-- begin DATA EXTRACT --

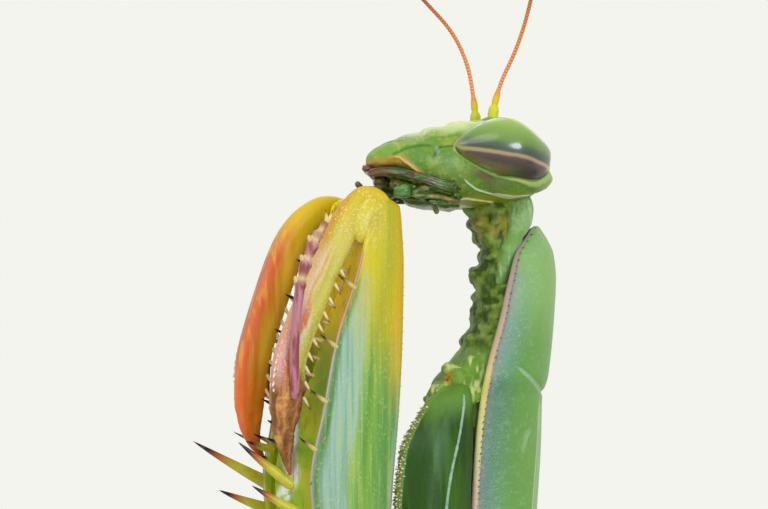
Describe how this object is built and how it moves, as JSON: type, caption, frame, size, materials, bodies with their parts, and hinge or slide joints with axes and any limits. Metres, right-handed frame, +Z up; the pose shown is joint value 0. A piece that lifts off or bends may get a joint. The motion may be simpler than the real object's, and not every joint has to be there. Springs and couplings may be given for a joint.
{
  "type": "praying mantis",
  "caption": "Adult female praying mantis standing reared up, upright prothorax, face turned up, spined forelegs folded in front of the chest, wings closed over the abdomen.",
  "frame": {"origin": "on the floor, under the middle of the animal's bounding box", "axes": "+Z up, the animal faces -X, its left side is towards -Y"},
  "size_m": [0.0556, 0.0528, 0.0612],
  "materials": {
    "cuticle_green": "satin, waxy green cuticle",
    "membrane": "soft wrinkled skin",
    "eye": "smooth, finely faceted, green over purple brown",
    "foreleg": "waxy, yellow at the knee to green at the base",
    "fore_tibia": "waxy, yellow to orange and red brown",
    "tarsus": "dull red brown",
    "antenna": "dull orange brown, finely ringed",
    "wing": "parchment-like, net veined",
    "walking_leg": "satin green"
  },
  "bodies": {
    "root": {"head": "cuticle_green", "eye_left": "eye", "eye_right": "eye", "antenna_left": "antenna", "antenna_right": "antenna", "mouthparts": "cuticle_green", "neck": "membrane", "pronotum": "cuticle_green", "prothorax": "membrane", "fore_coxa_left": "cuticle_green", "fore_coxa_right": "cuticle_green", "fore_trochanter_left": "cuticle_green", "fore_trochanter_right": "cuticle_green", "fore_femur_left": "foreleg", "fore_femur_right": "foreleg", "fore_tibia_left": "fore_tibia", "fore_tibia_right": "fore_tibia", "fore_tarsus_left": "tarsus", "fore_tarsus_right": "tarsus", "pterothorax": "cuticle_green", "abdomen": "cuticle_green", "cercus_left": "walking_leg", "cercus_right": "walking_leg", "tegmen_left": "wing", "tegmen_right": "wing", "hindwing_left": "wing", "hindwing_right": "wing", "mid_coxa_left": "walking_leg", "mid_coxa_right": "walking_leg", "mid_femur_left": "walking_leg", "mid_femur_right": "walking_leg", "mid_tibia_left": "walking_leg", "mid_tibia_right": "walking_leg", "mid_tarsus_left": "walking_leg", "mid_tarsus_right": "walking_leg", "hind_coxa_left": "walking_leg", "hind_coxa_right": "walking_leg", "hind_femur_left": "walking_leg", "hind_femur_right": "walking_leg", "hind_tibia_left": "walking_leg", "hind_tibia_right": "walking_leg", "hind_tarsus_left": "walking_leg", "hind_tarsus_right": "walking_leg"}
  },
  "joints": []
}
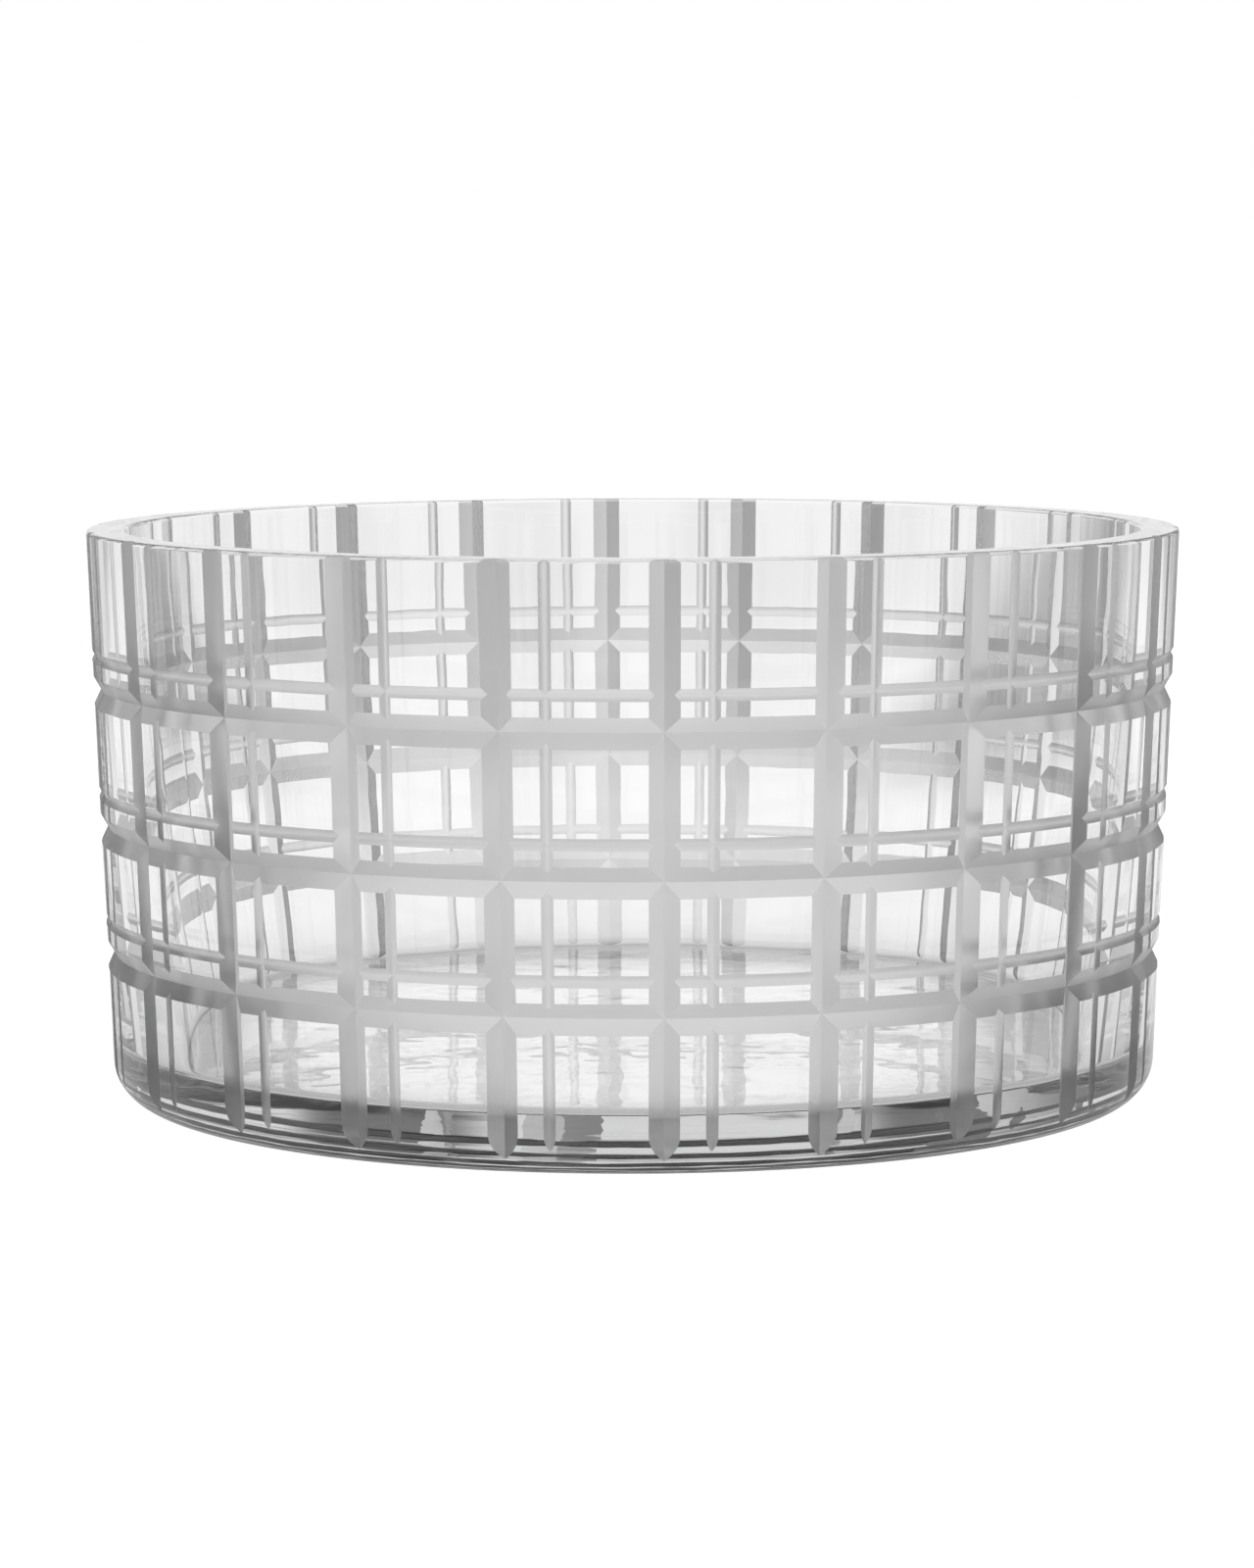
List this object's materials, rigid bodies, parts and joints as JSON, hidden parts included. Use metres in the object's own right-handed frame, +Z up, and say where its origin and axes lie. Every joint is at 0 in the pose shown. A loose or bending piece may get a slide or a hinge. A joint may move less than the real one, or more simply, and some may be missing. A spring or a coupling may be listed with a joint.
{
  "type": "crystal bowl",
  "caption": "Straight-sided round bowl of thick clear crystal with a plaid of matte V-shaped cuts on its outside and a polished rim.",
  "frame": {"origin": "middle of the flat underside", "axes": "+Z up along the bowl's axis, out of its mouth; a wide upright cut lies on the -Y side, which faces the picture's camera"},
  "size_m": [0.254, 0.2538, 0.133],
  "materials": {
    "crystal": "polished, with matte cuts"
  },
  "bodies": {
    "root": {"bowl": "crystal"}
  },
  "joints": []
}
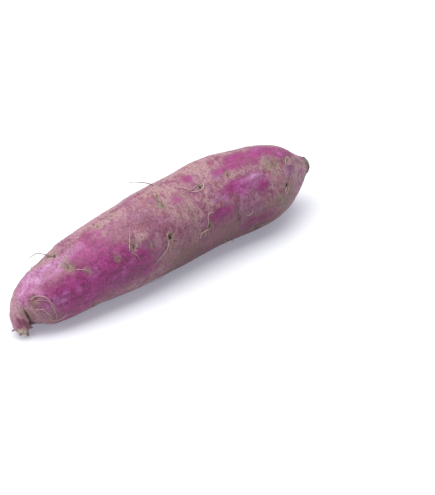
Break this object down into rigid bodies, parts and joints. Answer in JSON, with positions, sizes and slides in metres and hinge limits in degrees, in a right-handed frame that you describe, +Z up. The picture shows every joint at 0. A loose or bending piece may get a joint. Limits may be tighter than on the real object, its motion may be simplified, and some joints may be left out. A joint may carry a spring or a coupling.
{
  "type": "purple sweet potato",
  "caption": "Whole purple-skinned sweet potato, a long rounded tuber with a hooked root tail and a blunt stem end, lying on its side.",
  "frame": {"origin": "middle of the tuber's box seen from above, on the surface it lies on", "axes": "+Z up; +X along the tuber from its hooked root tail to its stem scar; -Y is the side that shows in the picture"},
  "size_m": [0.2454, 0.062, 0.0581],
  "materials": {
    "skin": "satin"
  },
  "bodies": {
    "root": {"tuber": "skin"}
  },
  "joints": []
}
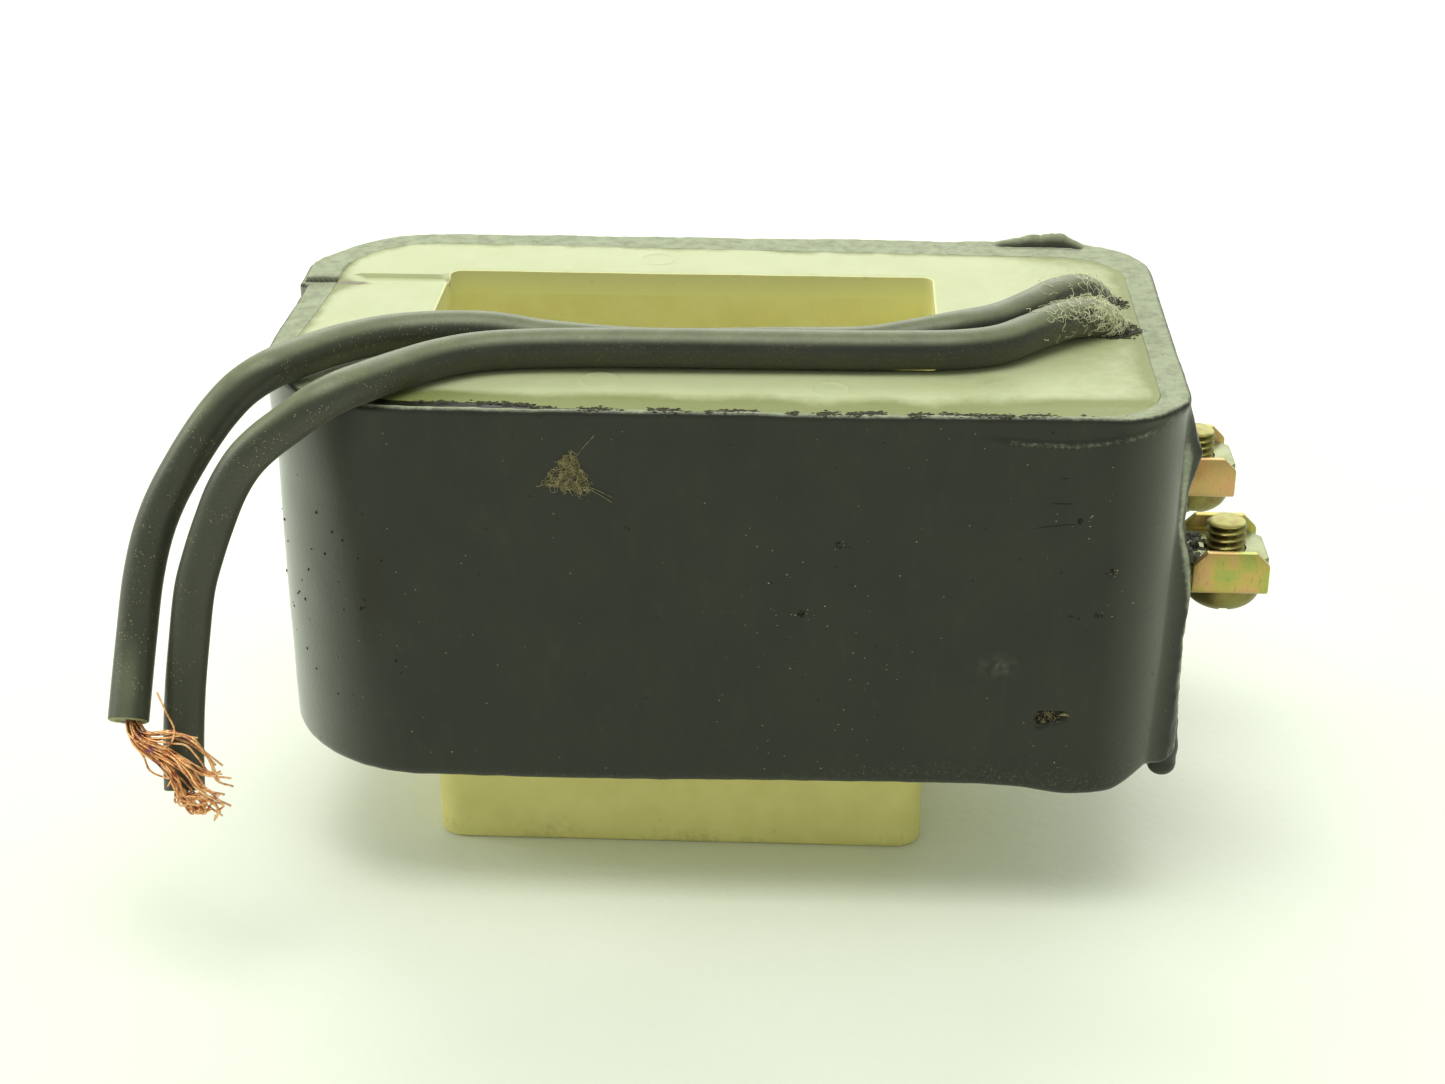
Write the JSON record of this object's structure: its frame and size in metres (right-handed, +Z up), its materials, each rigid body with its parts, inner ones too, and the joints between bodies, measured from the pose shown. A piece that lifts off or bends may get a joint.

-- end DATA EXTRACT --

_REQUIREMENTS_. Go through the data above and find the lines with the word "rigid". Copy each of those lines.

_SOLUTION TO THIS TASK_.
List this object's materials, rigid bodies, parts and joints as JSON, hidden parts included. Use metres in the object's own right-handed frame, +Z up, and say where its origin and axes lie. Every joint is at 0 in the pose shown. A loose or bending piece may get a slide or a hinge. A joint may move less than the real one, or more simply, and some may be missing. A spring or a coupling may be listed with a joint.
Break this object down into rigid bodies, parts and joints. Answer in JSON, with positions, sizes and slides in metres and hinge limits in degrees, in a right-handed frame that you describe, +Z up. The picture shows every joint at 0. A loose or bending piece may get a joint. Limits may be tighter than on the real object, its motion may be simplified, and some joints may be left out. A joint may carry a spring or a coupling.
Write the JSON record of this object's structure: its frame and size in metres (right-handed, +Z up), its materials, each rigid body with its parts, inner ones too, and the joints between bodies, measured from the pose shown. A piece that lifts off or bends may get a joint.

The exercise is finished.